Work required =>
Word for word, restate every line of the listing that follows.
BEGIN
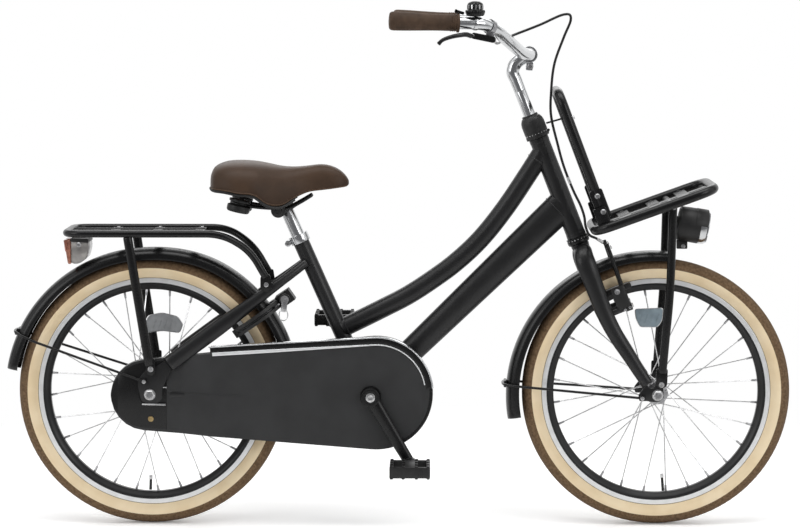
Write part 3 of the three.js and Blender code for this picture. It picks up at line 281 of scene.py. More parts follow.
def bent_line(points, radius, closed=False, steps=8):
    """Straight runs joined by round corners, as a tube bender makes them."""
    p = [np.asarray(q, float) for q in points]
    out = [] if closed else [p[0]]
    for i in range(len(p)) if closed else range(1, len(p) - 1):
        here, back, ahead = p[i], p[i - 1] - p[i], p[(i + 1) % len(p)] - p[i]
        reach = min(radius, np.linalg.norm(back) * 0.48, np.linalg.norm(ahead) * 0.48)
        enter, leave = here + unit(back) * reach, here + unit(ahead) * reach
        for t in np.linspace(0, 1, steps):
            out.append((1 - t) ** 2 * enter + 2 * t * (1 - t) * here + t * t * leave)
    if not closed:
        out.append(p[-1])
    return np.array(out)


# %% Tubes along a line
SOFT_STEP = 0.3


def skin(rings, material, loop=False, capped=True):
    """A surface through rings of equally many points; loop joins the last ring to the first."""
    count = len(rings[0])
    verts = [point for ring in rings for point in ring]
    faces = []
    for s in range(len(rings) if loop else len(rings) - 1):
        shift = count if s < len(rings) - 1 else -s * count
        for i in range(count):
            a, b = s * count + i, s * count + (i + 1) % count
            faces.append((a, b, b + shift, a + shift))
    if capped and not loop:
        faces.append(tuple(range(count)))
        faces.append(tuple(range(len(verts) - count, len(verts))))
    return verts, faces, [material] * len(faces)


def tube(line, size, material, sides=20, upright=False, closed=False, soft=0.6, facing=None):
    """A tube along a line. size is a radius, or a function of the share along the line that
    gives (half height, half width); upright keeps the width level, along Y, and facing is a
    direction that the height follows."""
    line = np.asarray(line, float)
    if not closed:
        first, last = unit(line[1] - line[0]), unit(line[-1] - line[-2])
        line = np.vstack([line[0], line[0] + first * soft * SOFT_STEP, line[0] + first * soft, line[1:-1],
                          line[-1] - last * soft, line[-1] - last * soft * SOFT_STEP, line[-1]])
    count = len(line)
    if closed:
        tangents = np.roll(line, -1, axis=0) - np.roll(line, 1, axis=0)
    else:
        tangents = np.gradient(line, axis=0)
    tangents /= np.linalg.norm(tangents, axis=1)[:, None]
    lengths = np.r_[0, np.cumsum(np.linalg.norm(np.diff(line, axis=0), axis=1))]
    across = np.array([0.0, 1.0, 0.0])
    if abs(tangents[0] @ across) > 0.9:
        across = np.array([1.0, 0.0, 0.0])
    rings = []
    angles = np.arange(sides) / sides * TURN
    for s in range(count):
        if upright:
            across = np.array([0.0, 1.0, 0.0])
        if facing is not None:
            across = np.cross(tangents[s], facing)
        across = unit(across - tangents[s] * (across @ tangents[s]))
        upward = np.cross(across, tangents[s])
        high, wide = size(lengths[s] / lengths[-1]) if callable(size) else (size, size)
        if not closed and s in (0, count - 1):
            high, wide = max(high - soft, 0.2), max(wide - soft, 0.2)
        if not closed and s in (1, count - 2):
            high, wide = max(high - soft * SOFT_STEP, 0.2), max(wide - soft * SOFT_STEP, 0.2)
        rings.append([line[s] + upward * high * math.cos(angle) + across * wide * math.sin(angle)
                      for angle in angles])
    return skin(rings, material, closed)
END
Written answer =>
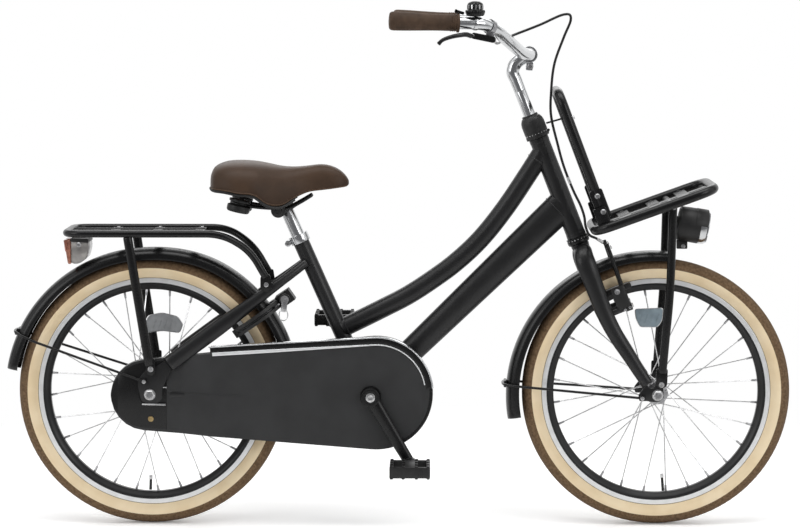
Write part 3 of the three.js and Blender code for this picture. It picks up at line 281 of scene.py. More parts follow.
def bent_line(points, radius, closed=False, steps=8):
    """Straight runs joined by round corners, as a tube bender makes them."""
    p = [np.asarray(q, float) for q in points]
    out = [] if closed else [p[0]]
    for i in range(len(p)) if closed else range(1, len(p) - 1):
        here, back, ahead = p[i], p[i - 1] - p[i], p[(i + 1) % len(p)] - p[i]
        reach = min(radius, np.linalg.norm(back) * 0.48, np.linalg.norm(ahead) * 0.48)
        enter, leave = here + unit(back) * reach, here + unit(ahead) * reach
        for t in np.linspace(0, 1, steps):
            out.append((1 - t) ** 2 * enter + 2 * t * (1 - t) * here + t * t * leave)
    if not closed:
        out.append(p[-1])
    return np.array(out)


# %% Tubes along a line
SOFT_STEP = 0.3


def skin(rings, material, loop=False, capped=True):
    """A surface through rings of equally many points; loop joins the last ring to the first."""
    count = len(rings[0])
    verts = [point for ring in rings for point in ring]
    faces = []
    for s in range(len(rings) if loop else len(rings) - 1):
        shift = count if s < len(rings) - 1 else -s * count
        for i in range(count):
            a, b = s * count + i, s * count + (i + 1) % count
            faces.append((a, b, b + shift, a + shift))
    if capped and not loop:
        faces.append(tuple(range(count)))
        faces.append(tuple(range(len(verts) - count, len(verts))))
    return verts, faces, [material] * len(faces)


def tube(line, size, material, sides=20, upright=False, closed=False, soft=0.6, facing=None):
    """A tube along a line. size is a radius, or a function of the share along the line that
    gives (half height, half width); upright keeps the width level, along Y, and facing is a
    direction that the height follows."""
    line = np.asarray(line, float)
    if not closed:
        first, last = unit(line[1] - line[0]), unit(line[-1] - line[-2])
        line = np.vstack([line[0], line[0] + first * soft * SOFT_STEP, line[0] + first * soft, line[1:-1],
                          line[-1] - last * soft, line[-1] - last * soft * SOFT_STEP, line[-1]])
    count = len(line)
    if closed:
        tangents = np.roll(line, -1, axis=0) - np.roll(line, 1, axis=0)
    else:
        tangents = np.gradient(line, axis=0)
    tangents /= np.linalg.norm(tangents, axis=1)[:, None]
    lengths = np.r_[0, np.cumsum(np.linalg.norm(np.diff(line, axis=0), axis=1))]
    across = np.array([0.0, 1.0, 0.0])
    if abs(tangents[0] @ across) > 0.9:
        across = np.array([1.0, 0.0, 0.0])
    rings = []
    angles = np.arange(sides) / sides * TURN
    for s in range(count):
        if upright:
            across = np.array([0.0, 1.0, 0.0])
        if facing is not None:
            across = np.cross(tangents[s], facing)
        across = unit(across - tangents[s] * (across @ tangents[s]))
        upward = np.cross(across, tangents[s])
        high, wide = size(lengths[s] / lengths[-1]) if callable(size) else (size, size)
        if not closed and s in (0, count - 1):
            high, wide = max(high - soft, 0.2), max(wide - soft, 0.2)
        if not closed and s in (1, count - 2):
            high, wide = max(high - soft * SOFT_STEP, 0.2), max(wide - soft * SOFT_STEP, 0.2)
        rings.append([line[s] + upward * high * math.cos(angle) + across * wide * math.sin(angle)
                      for angle in angles])
    return skin(rings, material, closed)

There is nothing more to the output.